In December 2020, the U.S. government levied terrorism sanctions against Al-Mustafa International University under Executive Order 13224. It accused Al-Mustafa of enabling the IRGC Quds Force’s “intelligence operations by allowing its student body, which includes large numbers of foreign and American students, to serve as an international recruitment network.” Additionally, the U.S. Department of the Treasury noted that some of the Afghani and Pakistani fighters that deployed to Syria under the command of the IRGC were recruited at Al-Mustafa. The Chairman of Al-Mustafa Alireza Arafi called the sanctions “shameful,” adding that “pugnacity, persecution and seeking supremacy and oppression is hidden and visible in the foundation of the arrogant rule of the United States; the most obvious manifestation of this abhorrent move is the violation of human values.” While claiming the moral high-ground, Arafi paid no heed to the fact that his government sent the often poor Afghani and Pakistani fighters, including children, into battle as if they were “cannon fodder” to bolster the Assad regime, said Phillip Smyth, an expert on Shi’a militias.

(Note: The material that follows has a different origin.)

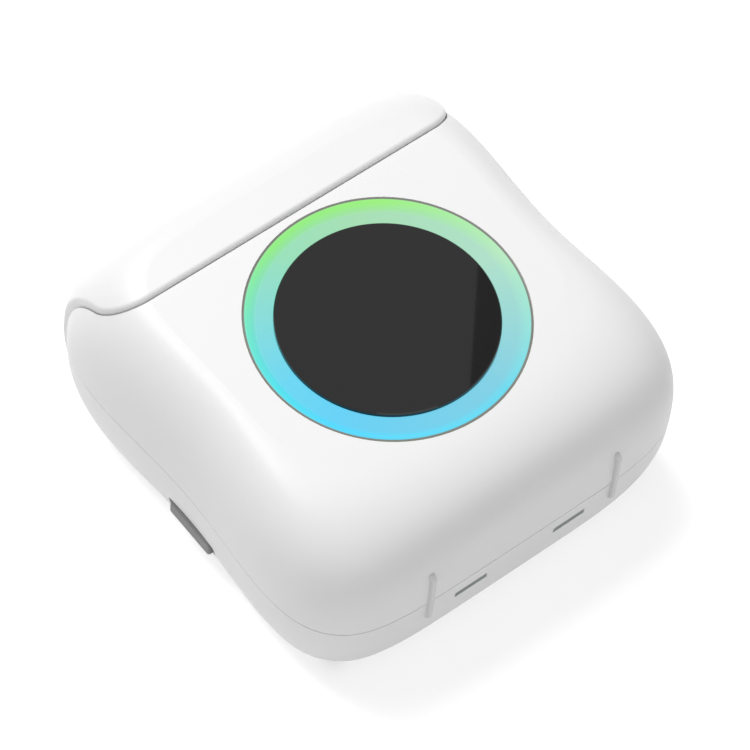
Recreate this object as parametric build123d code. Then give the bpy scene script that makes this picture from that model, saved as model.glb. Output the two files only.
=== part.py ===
from build123d import *
import math
import os

# A mini sticker printer lying on its back. The hinged paper cover is at the +Y end, the light ring
# faces up, the power key is on the -X side and the charging socket on the +X side.
# The origin is at the middle of the underside. Lengths are in millimetres, angles in degrees.

os.makedirs("parts", exist_ok=True)

# Casing
BODY_WIDTH = 85.3            # seam outline, before the sides draw in at the waist
BODY_FRONT = 42.75           # from the origin to the foot end
BODY_BACK = 42.65            # from the origin to the cover end
BODY_HEIGHT = 39.6
SEAM_HEIGHT = 18.3
WALL = 1.8
FLOOR = 1.8
OUTLINE_POWER = 5.5          # squareness of the seam outline
FLAT_POWER = 5.4             # squareness of the flat top and bottom outlines
WAIST_DEPTH = 1.85
WAIST_Y = -1.9
WAIST_SPAN = 19.5
FLAT_INSET_SIDE = 10.9       # from the seam outline in to the flat top, each way
FLAT_INSET_FRONT = 22.5
FLAT_INSET_BACK = 11.9
SHOULDER_POWER_SIDE = 2.05   # fullness of the shoulder, each way
SHOULDER_POWER_FRONT = 3.7
SHOULDER_POWER_BACK = 2.0
BASE_INSET = 6.4
BASE_POWER = 2.05
OUTLINE_POINTS = 48
SHOULDER_STEPS = 9
SEAM_GROOVE_HEIGHT = 0.2
SEAM_GROOVE_DEPTH = 0.4
FIT_GAP = 0.2                # between edges that meet when the casing is put together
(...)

Indeed, educational institutions are difficult to sanction, which makes them effective covers for the spread of radical ideologies and recruitment into extremist groups. Iran’s entire network of mosques, Islamic centers, charities, and institutions, known collectively as Dawah systems, are “generally untouchable from the counterterrorist financing perspective due to legal and practical issues,” according to the Hudson Institute. Moreover, Dawah systems are not easily shut down, even when they are suspected of aiding and abetting terrorism. A 2019 Europol report emphasized this point precisely: “one of the difficulties in closing down centers…is the providing of substantial proof [of their link to terrorism].” In other words, evidence of the Dawah systems’ true reason for existing often eludes the relevant authorities.